The road toward paying out more than 34,000 direct economic aid payments to Guam residents under the All RISE program was paved with controversy and glitches.
There were months of back-and-forth between senators and the governor's office about how to best distribute $30 million in federal funds straight into the hands of Guam residents who need help as a result of the COVID-19 pandemic.
There were debates about what amount each qualified individual or couple should receive, given that there was more than $500 million from the federal government that could be tapped into.
Ultimately, what started out in the Guam Legislature as the Recovery Income and Support Empowerment or RISE Act, which became law in December, got tweaked when it reached the governor's office, which renamed the effort into the All RISE program.
There were discussions about whether the $30 million would be enough – as the program initially was meant for displaced private-sector workers but was expanded by the governor to include GovGuam and federal workers and public sector retirees.
After some changes, the amount each qualified island resident or couple would receive was finalized: $800 for individuals and $1,600 for couples who filed joint income tax returns. The eligibility is limited to individuals who earned no more than $40,000 in adjusted gross income in 2020 and couples who earned $80,000 or less.
There were some kinks along the way before the program opened for applications. Initially, as part of the vetting process, applicants were asked to get a mayor's verification of residency. This flooded the mayors with such requests at a challenging time for the mayors who didn't want people crowding in this pandemic. This residency paperwork requirement was later scrapped after Rev and Tax and the mayors figured out a way to coordinate internally.

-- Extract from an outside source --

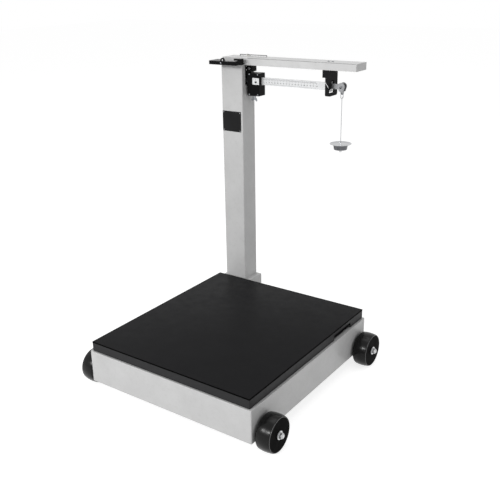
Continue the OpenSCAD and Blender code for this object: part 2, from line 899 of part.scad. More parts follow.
// Graduated bar with a thin raised edge along its top and bottom
module beam_bar() {
    color("whitesmoke") translate([0, beam_y, beam_z]) difference() {
        translate([bar_left, -beam_t/2, -beam_h/2]) cube([bar_right - bar_left, beam_t, beam_h]);
        for (y = [-1, 1])
            translate([(bar_left + bar_right)/2, y*beam_t/2, 0]) plate_xz(1.6)
                square([bar_right - bar_left - 6, beam_h - 6], center = true);
    }
}

// Cast end of the beam that carries the fulcrum and load knives and the balance stud
module beam_butt() {
    color("#3c3d3f") difference() {
        translate([0, beam_y, 0]) {
            plate_xz(beam_t)
                polygon([[load_x - 13, pivot_z - 9], [load_x - 8, pivot_z - 12],
                         [fulcrum_x, pivot_z - 15], [bar_left, beam_z - beam_h/2],
                         [bar_left, beam_z + beam_h/2], [fulcrum_x - 4, pivot_z + 12],
                         [load_x, pivot_z + 8], [load_x - 13, pivot_z + 6]]);
            translate([load_x - 45, 0, pivot_z - 1.5]) rod_x(5, 40);
        }
        beam_pivots();
    }
}

// Knife edges of the beam: load, fulcrum and tip
module beam_pivots() {
    color("gray") {
        translate([load_x, beam_y, pivot_z]) knife_y(24);
        translate([fulcrum_x, beam_y, pivot_z]) knife_y(27);
        translate([tip_x, beam_y, pivot_z]) knife_y(21, 6);
    }
}

// Weight on the stud behind the load knife, for setting zero
module balance_ball() {
    color("goldenrod") translate([load_x - 36, beam_y, pivot_z - 1.5]) rotate([0, 90, 0])
        rotate_extrude($fn = 64) difference() {
            union() {
                translate([2.55, 0]) square([8.45, 12]);
                translate([5, 2.5]) square([8, 7]);
            }
        }
}

// Light sleeve on the end of the bar, inside the trig loop
module beam_sleeve() {
    color("whitesmoke") translate([bar_right, beam_y - 6, beam_z - sleeve_h/2])
        cube([sleeve_l, 12, sleeve_h]);
}

// Cast nose of the beam, which carries the tip knife
module beam_nose() {
    x0 = bar_right + sleeve_l;
    color("darkgray") difference() {
        translate([0, beam_y, 0]) plate_xz(beam_t) {
            polygon([[x0, pivot_z - 8], [x0 + 22, pivot_z - 9], [tip_x, pivot_z - 8],
                     [tip_x, pivot_z + 8], [x0 + 22, pivot_z + 9], [x0, pivot_z + 9.5]]);
            translate([tip_x, pivot_z]) circle(8);
        }
        beam_pivots();
    }
}

// Poise

poise_mid = poise_x;
lock_x = poise_mid - 8;

// Outline of the poise plates, with a small radius at each corner
module poise_outline() {
    rounded_rect(poise_w, poise_h, 2.5);
}

// Front plate with the reading window
module poise_front() {
    color("#19191a") translate([poise_mid, beam_y - poise_d/2 + plate_t/2, poise_z])
        plate_xz(plate_t) difference() {
            poise_outline();
            translate([window_x, beam_z - poise_z]) square([window_w, window_h], center = true);
            for (x = [-1, 1], z = [-1, 1])
                translate([x*plate_screw_x, z*plate_screw_z]) circle(2.1);
        }
}

// Back plate
module poise_back() {
    color("#19191a") translate([poise_mid, beam_y + poise_d/2 - plate_t/2, poise_z])
        plate_xz(plate_t) difference() {
            poise_outline();
            for (x = [-1, 1], z = [-1, 1])
                translate([x*plate_screw_x, z*plate_screw_z]) circle(2.1);
        }
}

// Cast body between the plates, open for the beam, with the lock screw in its floor
module poise_body() {
    t = poise_d - 2*plate_t;
    channel = beam_h + 1.4;
    color("#19191a") difference() {
        translate([poise_mid, beam_y, poise_z]) plate_xz(t) poise_outline();
        translate([poise_mid - poise_w/2 - cut, beam_y - beam_t/2 - 0.6, beam_z - channel/2])
            cube([poise_w + 2*cut, beam_t + 1.2, channel]);
        translate([poise_mid - poise_w/2 - cut, beam_y - t/2 - cut, beam_z - channel/2 + 2])
            cube([poise_w + 2*cut, t/2 + cut, channel - 4]);
        translate([lock_x, beam_y, beam_z - channel/2 - 12]) cylinder(d = 12.1, h = 16);
        translate([lock_x, beam_y, poise_z - poise_h/2 - cut])
            cylinder(d = 6.1, h = poise_h/2);
        for (x = [-1, 1], z = [-1, 1], y = [-1, 1])
            translate([poise_mid + x*plate_screw_x, beam_y + y*t/2, poise_z + z*plate_screw_z])
                rod_y(4.2, 16);
    }
}

// Screws that hold both plates on the body
module poise_screws() {
    color("silver") for (x = [-1, 1], z = [-1, 1], y = [-1, 1])
        translate([poise_mid + x*plate_screw_x, beam_y, poise_z + z*plate_screw_z]) {
            translate([0, y*(poise_d/2 - 5.5), 0]) rod_y(4, 11);
            translate([0, y*(poise_d/2 + 0.8), 0]) rod_y(7, 1.6);
        }
}

lock_z = poise_z - poise_h/2;

// Wing of the thumb screw: X points out from the axis and Y is the height
module lock_wing() {
    polygon([[2, lock_z - 6.8], [5, lock_z - 6.8], [11, lock_z - 14], [12, lock_z - 21],
             [9, lock_z - 23], [2, lock_z - 16]]);
}

// Wing screw held in the floor of the poise
module lock_screw() {
    color("lightgray") translate([lock_x, beam_y, 0]) {
        translate([0, 0, lock_z - 8]) cylinder(d = 6, h = beam_z - beam_h/2 - lock_z + 2.5);
        translate([0, 0, lock_z - 6.4]) cylinder(d = 12, h = 6.1);
        translate([0, 0, lock_z - 17]) cylinder(d = 8, h = 11);
        for (a = [0, 180])
            rotate([0, 0, a]) plate_xz(2.6) lock_wing();
    }
}

// Shoe on the screw's thread, which is pressed up against the beam
module lock_shoe() {
    color("goldenrod") translate([lock_x, beam_y, beam_z - beam_h/2 - 10.4]) difference() {
        cylinder(d = 12, h = 8.6);
        translate([0, 0, -cut]) cylinder(d = 6.1, h = 6.5);
    }
}

// Pendant and weight pan

// Outline of the pendant cheeks: round at the pivot and drawn in at the eye
module pendant_outline() {
    translate([0, 2]) circle(12.5);
    polygon([[-12, -1], [-4.5, -eye_drop - 3], [4.5, -eye_drop - 3], [12.2, -1]]);
    translate([0, -eye_drop]) circle(5.5);
}

// Pendant: two cheeks over the tip knife, joined to a tab with the eye of the hanger
module pendant() {
    color("darkgray") translate([tip_x, beam_y, pivot_z]) difference() {
        plate_xz(20) pendant_outline();
        translate([-20, -6, -13]) cube([40, 12, 40]);
        for (y = [-1, 1])
            translate([-20, y > 0 ? 2 : -12, -40]) cube([40, 10, 40 - 15]);
        plate_xz(30) intersection() {
            rotate(180) vee_space(6, 0.5);
            translate([-5, -6]) square([10, 16]);
        }
        translate([0, 0, -eye_drop]) rod_y(5, 30);
    }
}

eye_r = 9;

// Hanger rod with a round eye at its top, which hangs in the tab of the pendant
module hanger_rod() {
    low = pan_z - cup_h - 6;
    color("lightgray") {
        translate([tip_x, beam_y, eye_z - eye_r]) rotate([0, 90, 0])
            rotate_extrude($fn = 64) translate([eye_r, 0]) circle(d = rod_d + 0.2, $fn = 24);
        translate([tip_x, beam_y, low]) cylinder(d = rod_d, h = eye_z - 2*eye_r - low);
    }
}

// Slightly dished plate that loose weights are laid on
module pan_plate() {
    color("gray") translate([tip_x, beam_y, pan_z]) rotate_extrude($fn = 96)
        polygon([[rod_d/2, 0], [cup_d/2, 0], [pan_d/2, 2.2], [pan_d/2, 3.6],
                 [cup_d/2, 1.6], [rod_d/2, 1.6]]);
}

// Cup under the plate, which holds the loose shot that sets the weight of the pan
module pan_cup() {
    color("dimgray") translate([tip_x, beam_y, pan_z - cup_h]) rotate_extrude($fn = 96)
        polygon([[rod_d/2, 0], [cup_d/2 - 3, 0], [cup_d/2, cup_h], [cup_d/2 - 1.6, cup_h],
                 [cup_d/2 - 4.4, 1.6], [rod_d/2, 1.6]]);
}

// Nut on the end of the rod
module pan_nut() {
    color("silver") translate([tip_x, beam_y, pan_z - cup_h - 10]) difference() {
        cylinder(d = 9, h = 9.8);
        translate([0, 0, 3.9]) cylinder(d = rod_d, h = 10);
    }
}

base_frame();
corner_plates();
lever_stands();
stand_bearings();
stand_bolts();
axle_bolts();
axle_nuts();
axle_washers();
wheel_front_left();
wheel_front_right();
wheel_rear_left();
wheel_rear_right();
bush_front_left();
bush_front_right();
bush_rear_left();
bush_rear_right();
deck_plate();
deck_ribs();
deck_feet();
main_lever();
main_lever_pivots();
short_lever();
short_lever_pivots();
centre_link();
steelyard_rod();
rod_stirrups();
column_foot();
foot_bolts();
column();
column_socket();
column_cap();
shelf_tube();
shelf_end_cap();
shelf_rail();
rail_tab();
weight_rack();
rack_screw();
beam_stand();
beam_bearings();
stand_screws();
trig_loop();
trig_screws();
beam_bar();
beam_butt();
beam_nose();
beam_sleeve();
beam_pivots();
balance_ball();
poise_front();
poise_body();
poise_back();
poise_screws();
lock_screw();
lock_shoe();
pendant();
hanger_rod();
pan_plate();
pan_cup();
pan_nut();
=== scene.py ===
"""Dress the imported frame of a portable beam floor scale.

The CAD nodes keep their shapes and get painted, plated, cast and moulded finishes. The classes
below add what is too fine for the CAD: the engraved scales on the beam, the poise's window plate
and end guards, chamfered nuts and slotted screws, the plate on the column, the deck's top sheet
and edge strip, and the trim of the wheels, the shelf, the rack and the stand.
The scene is in metres, in the CAD frame: +X along the beam, +Y to the back, +Z up. The sizes of
the parts are in millimetres.
"""

import logging
import math
from abc import ABC, abstractmethod
from dataclasses import dataclass, field
from enum import Enum

import bmesh
import bpy
from mathutils import Matrix, Vector


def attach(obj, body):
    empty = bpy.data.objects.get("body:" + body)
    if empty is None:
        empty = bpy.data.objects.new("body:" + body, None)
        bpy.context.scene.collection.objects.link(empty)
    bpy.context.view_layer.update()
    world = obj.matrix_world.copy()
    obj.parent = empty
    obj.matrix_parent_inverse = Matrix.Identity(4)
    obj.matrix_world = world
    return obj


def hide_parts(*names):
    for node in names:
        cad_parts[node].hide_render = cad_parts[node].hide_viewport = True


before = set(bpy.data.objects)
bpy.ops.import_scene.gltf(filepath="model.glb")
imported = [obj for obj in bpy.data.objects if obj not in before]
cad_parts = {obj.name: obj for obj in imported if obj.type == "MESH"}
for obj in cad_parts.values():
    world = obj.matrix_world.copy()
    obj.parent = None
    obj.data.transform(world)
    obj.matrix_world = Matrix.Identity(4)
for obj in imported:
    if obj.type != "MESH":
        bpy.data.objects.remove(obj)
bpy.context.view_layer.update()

logging.basicConfig(level=logging.INFO, format="%(message)s")
log = logging.getLogger("floor_scale")

Pair = tuple[float, float]
Triple = tuple[float, float, float]
# A box's least and its greatest corner
Box = tuple[Triple, Triple]
Colour = tuple[float, float, float, float]
BMesh = bmesh.types.BMesh
Socket = bpy.types.NodeSocket
Tree = bpy.types.NodeTree
# A shape, and where its copies go
Stamp = tuple[BMesh, list[Matrix]]

MM = 0.001
# The place of a shape that was built where it belongs
HERE = [Matrix.Identity(4)]
# Points closer than this are one point, in metres
MERGE = 0.000001
# Edges that bend more than this stay sharp
SMOOTH_DEG = 35.0
# Width of the photograph, and of the camera's sensor
PHOTO_PX = 500
SENSOR_MM = 36.0
WHITE: Colour = (1.0, 1.0, 1.0, 1.0)
# Most of a noise texture's values lie between these
NOISE_SPAN: Pair = (0.3, 0.7)
# How far smudges change the roughness, as shares of it
SMUDGE_SPAN: Pair = (0.85, 1.15)
# Wear: how much wider than the soft edge it is, and the cosines of the bends at which it starts
# and is full
WEAR_WIDTH = 1.6
WEAR_BENDS: Pair = (0.995, 0.93)
# Chips: the noise values at which they start and are full, and how far wear lowers them
CHIP_SPAN: Pair = (0.62, 0.72)
CHIP_DROP = 0.3
# Height of a figure as a share of its font size
FIGURE_SHARE = 0.7
# Outline of a pan head as shares of its width and its rise, and the width and depth of its slot
PAN_HEAD = ((0.0, 1.0), (0.25, 0.98), (0.4, 0.84), (0.47, 0.6), (0.5, 0.25), (0.48, 0.0))
SLOT_SHARES = (0.16, 0.5)
# Where the axles lie, and where the poise's pointer stands at zero, in millimetres
AXLE_Z = 59.5
FRONT_AXLE_Y, REAR_AXLE_Y = -360.25, 250.75
ZERO_X = -174.6
# Outlines of the small round heads, as radius and height in millimetres, and their steps
HEAD_STEPS, RING_STEPS = 20, 32
RIVET_HEAD = [(0, 1.2), (1.0, 1.05), (1.6, 0.5), (1.75, 0), (1.0, -0.6), (0, -0.6)]
COVER_SCREW_HEAD = [(0, 0.9), (1.2, 0.8), (2.0, 0.3), (2.1, -0.3), (0, -0.3)]
BEARING_RING = [
    (2.6, -0.3), (2.6, 0.5), (3.1, 0.8), (3.7, 0.8), (4.2, 0.5), (4.2, -0.3), (2.6, -0.3),
]


# Small tools


def linear(hex_code: str) -> Colour:
    """Turn an sRGB hex colour into linear light.

    Args:
        hex_code: six hex digits, such as "c8c9c8".

    Returns:
        Red, green, blue and an alpha of 1.
    """
    shares = [int(hex_code[i:i + 2], 16)/255 for i in (0, 2, 4)]
    light = [s/12.92 if s <= 0.04045 else ((s + 0.055)/1.055)**2.4 for s in shares]
    return (light[0], light[1], light[2], 1.0)


def add_node(
    tree: Tree, kind: str, settings: dict[str | int, object] | None = None,
    links: dict[str | int, Socket] | None = None,
) -> bpy.types.Node:
    """Add a node to a tree, with its settings and its links.

    Args:
        tree: the node tree of a material or of the world.
        kind: the node's type name.
        settings: values by input name or number, or by the node's own attribute.
        links: sockets to link from, by the input they go to.

    Returns:
        The new node.
    """
    node = tree.nodes.new(kind)
    for key, value in (settings or {}).items():
        if isinstance(key, str) and key not in node.inputs:
            setattr(node, key, value)
        else:
            node.inputs[key].default_value = value
    for key, source in (links or {}).items():
        tree.links.new(source, node.inputs[key])
    return node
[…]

Finally, the procedure to apply for this direct economic aid was simplified.
When the application period opened on Sept. 1, after what seemed like a long wait for many who needed the money, Rev and Tax was flooded with thousands upon thousands of applications filed online or dropped off in the drive-thru or by walk-ins.
Many people in dire need of cash stood for hours to be early to file because the process was on a first-filed, first-paid basis.
There was a military veteran with an amputated leg who slept in his vehicle to make sure his application got in early. There was a woman, more than 90 years old, who stood in line among the hundreds on day one who wanted their applications filed in person.
On Wednesday, the program's application period ended.
In less than two weeks:
• 18,236 payments totaling $19.49 million were processed by Rev and Tax under Director Dafne Mansapit-Shimizu. The Department of Administration under Edward Birn was cranking out payments by issuing paper checks or electronically depositing the majority of the payments for taxpayers who opted for direct deposit.
• 34,798 applications were received as of about 7 p.m. Monday. Of the total, 26,375, or about 76%, of applications were filed online. The online filing system had issues handling the massive demand from online filers in the first several hours but they seemed to have been smoothed out as the days went by.
Applicants who were included in the Sept. 10 processing cutoff can expect to receive their All RISE payments as early as this week either in the mail or as a direct deposit in their bank accounts.
Now, one of the next steps for Rev and Tax is to sort out thousands of applications that had errors. Approximately 18% of applications were identified as having errors, according to the department.
This program was a logistically challenging task from an execution standpoint and from the standpoint of those in the Legislature and Adelup who had some differences.
In the end, what matters is that the money gets into the hands of the tens of thousands of people in need. The timing, with the jobless benefits ending, couldn't have been more on point.
To the governor, senators, bureaucrats and workers in GovGuam who made this happen without further ado – thank you. And a big thank you goes to Congress and the Biden administration for the generous flow of pandemic dollars to Guam.